# [Aim of the exercise]
Repeat only the lines from the line containing "for old_object in" through the line containing "if empty is", both included, exactly as they stand.

# [Dataset content]
══════
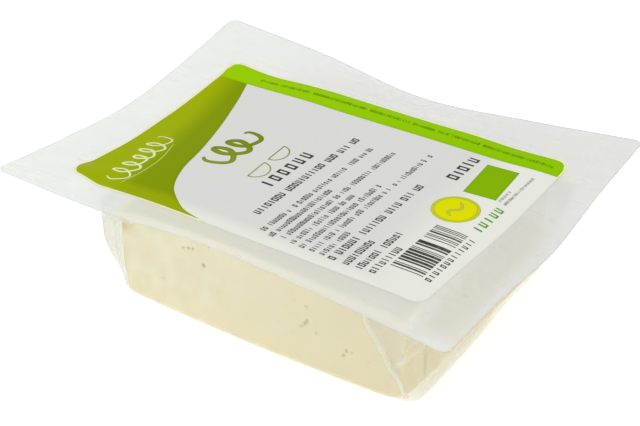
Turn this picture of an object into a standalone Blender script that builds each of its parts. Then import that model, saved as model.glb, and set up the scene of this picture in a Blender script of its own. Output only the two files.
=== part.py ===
"""A 200 g block of fresh tofu sealed in a clear formed pocket under a milky lid film, with a paper label.

The block lies near the front right corner of a pouch that is longer and deeper than the block, so a wide
flange of sealed film stands out behind it and to its left. The film has curled: the flange's corners stand
up and the middles of its sides hang down. Three closed solids are made, each 0.3 mm clear of the next:
the pocket with its contents, the lid film welded over it, and the label stuck on the lid.

Metres, +Z up. The origin is under the middle of the flange, at the level of the pocket's flat foot. +X runs
along the pack and +Y away from the front.
"""
import math

import bmesh
import bpy

MM = 0.001

# The flange: one rectangle of film with small round corners.
FLANGE_LENGTH = 150.0 * MM
FLANGE_DEPTH = 113.0 * MM
FLANGE_CORNER_RADIUS = 3.0 * MM

# Heights of the flange's rim, evenly spaced along each side. Each side starts and ends at a corner.
RIM_LEFT = (27.9 * MM, 25.1 * MM, 23.6 * MM, 27.0 * MM, 32.5 * MM)
RIM_RIGHT = (24.2 * MM, 24.6 * MM, 22.9 * MM, 27.8 * MM, 31.2 * MM)
RIM_FRONT = (27.9 * MM, 27.2 * MM, 29.4 * MM, 27.6 * MM, 24.2 * MM)
RIM_BACK = (32.5 * MM, 29.2 * MM, 23.9 * MM, 26.9 * MM, 31.2 * MM)

# The lid lies flat on the block, and runs down or up to the rim over these widths.
LID_TOP = 28.2 * MM
SLOPE_LEFT = 57.5 * MM
SLOPE_RIGHT = 23.0 * MM
SLOPE_FRONT = 10.0 * MM
SLOPE_BACK = 24.5 * MM

# Films and label, thicker than the real ones so that each is a sound solid, and the gap between them.
LID_THICKNESS = 0.3 * MM
FLANGE_THICKNESS = 0.4 * MM
LABEL_THICKNESS = 0.2 * MM
GAP = 0.3 * MM

# The block inside. It is not a solid of its own, but the film's shape follows from it.
BLOCK_LENGTH = 93.0 * MM
BLOCK_DEPTH = 76.5 * MM
BLOCK_CENTRE = (14.6 * MM, -14.5 * MM)

# How far the formed film stands off the block's left, right, front and back: a little at its foot, and
# more at its mouth, where slack film slants out to the flange. Then come the corner radius, and how much
# of the stand-off on the right is gone at the back.
FOOT_STAND_OFF = (0.7 * MM, 2.9 * MM, 0.6 * MM, 1.6 * MM, 3.5 * MM, 2.6 * MM)
MOUTH_STAND_OFF = (7.7 * MM, 7.9 * MM, 1.7 * MM, 5.6 * MM, 5.0 * MM, 2.2 * MM)
FOOT_RADIUS = 2.0 * MM
SLACK_END = 0.62

# The label.
LABEL_LENGTH = 119.0 * MM
LABEL_DEPTH = 82.0 * MM
LABEL_CENTRE = (2.0 * MM, -4.2 * MM)
LABEL_CORNER_RADIUS = 5.0 * MM
LABEL_CELLS = (26, 18)

# How finely a ring of points goes round the pack, and how many rings each stretch has.
LONG_SIDE_STEPS = 22
SHORT_SIDE_STEPS = 16
CORNER_STEPS = 4
TOP_RINGS = 9
UNDERSIDE_RINGS = 4
WALL_RINGS = 9
FOOT_RINGS = 3


def smooth_step(t):
    """Ease from 0 to 1 as t does, level at both ends."""
    t = min(max(t, 0.0), 1.0)
    return t * t * (3.0 - 2.0 * t)


def blend(a, b, t):
    """The value a share t of the way from a to b."""
    return a + (b - a) * t


def rim_height(heights, share):
    """Height a share of the way along one side: a smooth curve through evenly spaced heights."""
    spans = len(heights) - 1
    place = min(max(share, 0.0), 1.0) * spans
    i = min(int(place), spans - 1)
    t = place - i
    start, end = heights[i], heights[i + 1]
    before = heights[i - 1] if i > 0 else 2.0 * start - end
    after = heights[i + 2] if i + 2 <= spans else 2.0 * end - start
    slope_in = 0.5 * (end - before)
    slope_out = 0.5 * (after - start)
    ease = smooth_step(t)
    return blend(start, end, ease) + slope_in * t * (1.0 - t) ** 2 - slope_out * t * t * (1.0 - t)


def lid_height(x, y):
    """Height of the lid film's outer face: level over the block, following the curled rim beyond it."""
    u = min(max(x / FLANGE_LENGTH + 0.5, 0.0), 1.0)
    v = min(max(y / FLANGE_DEPTH + 0.5, 0.0), 1.0)
    between_ends = blend(rim_height(RIM_LEFT, v), rim_height(RIM_RIGHT, v), u)
    between_sides = blend(rim_height(RIM_FRONT, u), rim_height(RIM_BACK, u), v)
    front_corners = blend(RIM_FRONT[0], RIM_FRONT[-1], u)
    back_corners = blend(RIM_BACK[0], RIM_BACK[-1], u)
    curled_sheet = between_ends + between_sides - blend(front_corners, back_corners, v)
    over_block = (
        smooth_step(u * FLANGE_LENGTH / SLOPE_LEFT)
        * smooth_step((1.0 - u) * FLANGE_LENGTH / SLOPE_RIGHT)
        * smooth_step(v * FLANGE_DEPTH / SLOPE_FRONT)
        * smooth_step((1.0 - v) * FLANGE_DEPTH / SLOPE_BACK)
    )
    return blend(curled_sheet, LID_TOP, over_block)


def rectangle(centre, length, depth, radius):
    """An outline as its left, right, front and back edges, its corner radius and its taper.

    The taper is how far the right edge has come in by the time that it reaches the back.
    """
    return (
        centre[0] - 0.5 * length,
        centre[0] + 0.5 * length,
        centre[1] - 0.5 * depth,
        centre[1] + 0.5 * depth,
        radius,
        0.0,
    )


def grown(shape, left, right, front, back, radius, taper):
    """The outline with each edge moved outwards, and a new corner radius and taper."""
    return (shape[0] - left, shape[1] + right, shape[2] - front, shape[3] + back, radius, taper)


def between(shape_a, shape_b, t):
    """The outline a share t of the way from one to another."""
    return tuple(blend(a, b, t) for a, b in zip(shape_a, shape_b))


def ring_points(shape):
    """Points round an outline, anticlockwise from the front left corner, always as many."""
    left, right, front, back, radius, taper = shape
    corners = (
        (right - radius, front + radius, -90.0, LONG_SIDE_STEPS),
        (right - radius, back - radius, 0.0, SHORT_SIDE_STEPS),
        (left + radius, back - radius, 90.0, LONG_SIDE_STEPS),
        (left + radius, front + radius, 180.0, SHORT_SIDE_STEPS),
    )
    points = []
    last = (left + radius, front)
    for centre_x, centre_y, start_angle, side_steps in corners:
        arc = []
        for step in range(CORNER_STEPS + 1):
            angle = math.radians(start_angle + 90.0 * step / CORNER_STEPS)
            arc.append((centre_x + radius * math.cos(angle), centre_y + radius * math.sin(angle)))
        for step in range(side_steps):
            share = step / side_steps
            points.append((blend(last[0], arc[0][0], share), blend(last[1], arc[0][1], share)))
        points.extend(arc[:-1])
        last = arc[-1]
    length = right - left
    depth = back - front
    return [(x - taper * (x - left) / length * (y - front) / depth, y) for x, y in points]


def lofted_mesh(name, rings):
    """Close a stack of rings, each with as many points, into one skin with a face across each end."""
    bm = bmesh.new()
    loops = [[bm.verts.new(point) for point in ring] for ring in rings]
    count = len(loops[0])
    for lower, upper in zip(loops, loops[1:]):
        for i in range(count):
            j = (i + 1) % count
            bm.faces.new((lower[i], lower[j], upper[j], upper[i]))
    bm.faces.new(list(reversed(loops[0])))
    bm.faces.new(loops[-1])
    bmesh.ops.recalc_face_normals(bm, faces=bm.faces)
    mesh = bpy.data.meshes.new(name)
    bm.to_mesh(mesh)
    bm.free()
    mesh.shade_smooth()
    mesh.set_sharp_from_angle(angle=math.radians(35.0))
    return mesh


def ring_on_lid(shape, drop):
    """A ring that lies a set depth below the lid's outer face."""
    return [(x, y, lid_height(x, y) - drop) for x, y in ring_points(shape)]


def solid_material(name, colour, roughness):
    """A plain Principled material."""
    material = bpy.data.materials.new(name)
    material.use_nodes = True
    shader = material.node_tree.nodes["Principled BSDF"]
    shader.inputs["Base Color"].default_value = (*colour, 1.0)
    shader.inputs["Roughness"].default_value = roughness
    shader.inputs["Metallic"].default_value = 0.0
    return material


def add_part(mesh, material, collection):
    """Put a finished mesh in the scene as a part of its own name."""
    part = bpy.data.objects.new(mesh.name, mesh)
    part.data.materials.append(material)
    collection.objects.link(part)
    return part


flange = rectangle((0.0, 0.0), FLANGE_LENGTH, FLANGE_DEPTH, FLANGE_CORNER_RADIUS)
level_top = grown(flange, -SLOPE_LEFT, -SLOPE_RIGHT, -SLOPE_FRONT, -SLOPE_BACK, FLANGE_CORNER_RADIUS, 0.0)
block = rectangle(BLOCK_CENTRE, BLOCK_LENGTH, BLOCK_DEPTH, 0.0)
foot = grown(block, *FOOT_STAND_OFF)
mouth = grown(block, *MOUTH_STAND_OFF)


def make_filled_pocket(collection):
    """The formed film with the block in it: foot, slanting walls, and the flange's lower half."""
    top_drop = LID_THICKNESS + GAP
    underside_drop = top_drop + FLANGE_THICKNESS
    rings = []
    for step in range(FOOT_RINGS):
        angle = math.radians(90.0 * step / FOOT_RINGS)
        inset = FOOT_RADIUS * (1.0 - math.sin(angle))
        height = FOOT_RADIUS * (1.0 - math.cos(angle))
        rounding = grown(foot, -inset, -inset, -inset, -inset, *FOOT_STAND_OFF[4:])
        rings.append([(x, y, height) for x, y in ring_points(rounding)])
    for step in range(WALL_RINGS):
        rise = step / WALL_RINGS
        wall = ring_on_lid(between(foot, mouth, smooth_step(rise / SLACK_END)), underside_drop)
        rings.append([(x, y, blend(FOOT_RADIUS, z, rise)) for x, y, z in wall])
    for step in range(UNDERSIDE_RINGS + 1):
        rings.append(ring_on_lid(between(mouth, flange, step / UNDERSIDE_RINGS), underside_drop))
    for step in range(TOP_RINGS + 1):
        rings.append(ring_on_lid(between(flange, level_top, step / TOP_RINGS), top_drop))
    material = solid_material("tofu_in_clear_film", (0.78, 0.74, 0.50), 0.35)
    return add_part(lofted_mesh("filled_pocket", rings), material, collection)


def make_lid_film(collection):
    """The lid film: one sheet over the whole flange."""
    rings = []
    for step in range(TOP_RINGS + 1):
        rings.append(ring_on_lid(between(level_top, flange, step / TOP_RINGS), LID_THICKNESS))
    for step in range(TOP_RINGS + 1):
        rings.append(ring_on_lid(between(flange, level_top, step / TOP_RINGS), 0.0))
    material = solid_material("milky_film", (0.80, 0.81, 0.78), 0.30)
    return add_part(lofted_mesh("lid_film", rings), material, collection)


def make_label(collection):
    """The label: a flat sheet with round corners, laid on the lid and following its curl."""
    bm = bmesh.new()
    bmesh.ops.create_grid(bm, x_segments=LABEL_CELLS[0], y_segments=LABEL_CELLS[1], size=0.5)
    straight_x = 0.5 * LABEL_LENGTH - LABEL_CORNER_RADIUS
    straight_y = 0.5 * LABEL_DEPTH - LABEL_CORNER_RADIUS
    for vert in bm.verts:
        x = vert.co.x * LABEL_LENGTH
        y = vert.co.y * LABEL_DEPTH
        past_x = max(abs(x) - straight_x, 0.0)
        past_y = max(abs(y) - straight_y, 0.0)
        squeeze_x = math.sqrt(1.0 - 0.5 * (past_y / LABEL_CORNER_RADIUS) ** 2)
        squeeze_y = math.sqrt(1.0 - 0.5 * (past_x / LABEL_CORNER_RADIUS) ** 2)
        x = math.copysign(min(abs(x), straight_x) + past_x * squeeze_x, x) + LABEL_CENTRE[0]
        y = math.copysign(min(abs(y), straight_y) + past_y * squeeze_y, y) + LABEL_CENTRE[1]
        vert.co = (x, y, lid_height(x, y) + GAP)
    mesh = bpy.data.meshes.new("label")
    bm.to_mesh(mesh)
    bm.free()
    material = solid_material("printed_label", (0.70, 0.71, 0.68), 0.45)
    label = add_part(mesh, material, collection)
    paper = label.modifiers.new("Paper", "SOLIDIFY")
    paper.thickness = LABEL_THICKNESS
    paper.offset = 1.0
    return label


for old_object in list(bpy.data.objects):
    bpy.data.objects.remove(old_object, do_unlink=True)
pack_parts = bpy.data.collections.new("packed_tofu_block")
bpy.context.scene.collection.children.link(pack_parts)
make_filled_pocket(pack_parts)
make_lid_film(pack_parts)
make_label(pack_parts)
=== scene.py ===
import math
import random

import bmesh
import bpy
from mathutils import Matrix, Vector, noise


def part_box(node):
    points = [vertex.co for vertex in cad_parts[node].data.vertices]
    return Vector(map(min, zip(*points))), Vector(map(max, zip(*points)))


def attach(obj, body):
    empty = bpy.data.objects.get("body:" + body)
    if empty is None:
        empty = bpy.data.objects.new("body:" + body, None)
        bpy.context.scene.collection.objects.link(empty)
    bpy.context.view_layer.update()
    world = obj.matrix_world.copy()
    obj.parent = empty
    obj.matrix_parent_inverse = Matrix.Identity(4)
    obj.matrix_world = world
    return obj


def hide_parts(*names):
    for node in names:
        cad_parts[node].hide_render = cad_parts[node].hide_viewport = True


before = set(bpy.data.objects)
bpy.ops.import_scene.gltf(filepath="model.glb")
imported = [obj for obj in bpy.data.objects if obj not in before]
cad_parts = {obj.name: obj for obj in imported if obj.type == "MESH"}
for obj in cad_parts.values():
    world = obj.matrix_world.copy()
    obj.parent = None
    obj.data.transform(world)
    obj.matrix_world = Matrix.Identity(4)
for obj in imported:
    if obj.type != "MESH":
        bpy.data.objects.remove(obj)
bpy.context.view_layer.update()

# ----------------------------------------------------------------------------------------------------------
# The tofu. A block cut from a pressed slab of set soy curd: moist, close and cream-coloured, with soft
# edges, faces a little out of true, and a few small pores where whey and air were caught in the curd.
# It fills the film pocket, and the lid rests on its top face.
# ----------------------------------------------------------------------------------------------------------
MM = 0.001

flange_low, flange_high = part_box("lid_film")
FLANGE_LENGTH = flange_high.x - flange_low.x
FLANGE_DEPTH = flange_high.y - flange_low.y
FLANGE_CORNER_RADIUS = 3.0 * MM

# Heights of the curled rim, evenly spaced along each side from corner to corner, and how the lid runs down
# or up to it from the level stretch over the block.
RIM_LEFT = (27.9 * MM, 25.1 * MM, 23.6 * MM, 27.0 * MM, 32.5 * MM)
RIM_RIGHT = (24.2 * MM, 24.6 * MM, 22.9 * MM, 27.8 * MM, 31.2 * MM)
RIM_FRONT = (27.9 * MM, 27.2 * MM, 29.4 * MM, 27.6 * MM, 24.2 * MM)
RIM_BACK = (32.5 * MM, 29.2 * MM, 23.9 * MM, 26.9 * MM, 31.2 * MM)
LID_TOP = 28.2 * MM
SLOPE_LEFT = 57.5 * MM
SLOPE_RIGHT = 23.0 * MM
SLOPE_FRONT = 10.0 * MM
SLOPE_BACK = 24.5 * MM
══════
# [Task result]
for old_object in list(bpy.data.objects):
    bpy.data.objects.remove(old_object, do_unlink=True)
pack_parts = bpy.data.collections.new("packed_tofu_block")
bpy.context.scene.collection.children.link(pack_parts)
make_filled_pocket(pack_parts)
make_lid_film(pack_parts)
make_label(pack_parts)
=== scene.py ===
import math
import random

import bmesh
import bpy
from mathutils import Matrix, Vector, noise


def part_box(node):
    points = [vertex.co for vertex in cad_parts[node].data.vertices]
    return Vector(map(min, zip(*points))), Vector(map(max, zip(*points)))


def attach(obj, body):
    empty = bpy.data.objects.get("body:" + body)
    if empty is None:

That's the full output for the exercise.